For years, Coach Punch Imlach's Toronto Maple Leafs have been known for coasting along through the regular season, letting the championship go so they can save their strength for the playoffs. The Black Hawks of 1965-66 have quite another attitude; they want that championship. "For those who don't understand hockey it may seem ridiculous to wear yourself out playing 70 games to win the league title and get only $2,250 when you might win the cup in eight games and get $3,500," explains Mikita. "But winning the title this year is now a matter of pride with us and hockey players exist on pride." This year the 5-foot-9 center, known to French-speaking fans as Le Petit Diable, is determined not only to win for the Hawks but to become the second man ever to lead the NHL in overall scoring for three straight years. The first and last player to do it was that ageless elf, Gordie Howe of the Red Wings, who must have sat down with Emil Waldteufel a century ago to help him write The Skaters waltz.

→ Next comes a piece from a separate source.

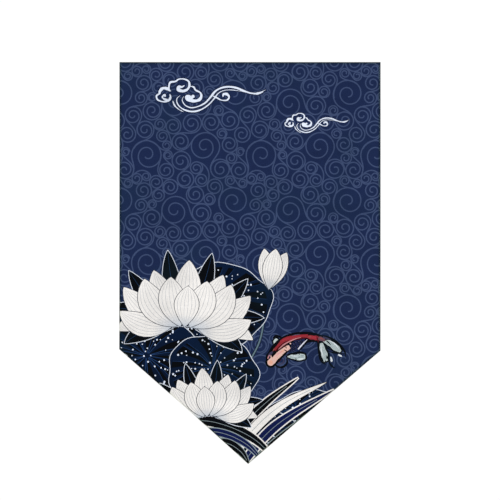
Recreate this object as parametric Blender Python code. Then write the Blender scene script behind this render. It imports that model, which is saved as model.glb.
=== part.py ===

Like Gordie, Mikita is an all-round hockey player, but he is not as spectacular as Bobby Hull, nor is he equipped with Hull's brute strength. Hull's marvelous combination of speed, build, strength and looks forces Stan to play Gehrig to Bobby's Ruth, but Gehrig was a pretty fair ballplayer. Hull has out-scored Mikita in goals over the last four seasons by 40, yet Mikita has outscored Hull in total points by 25.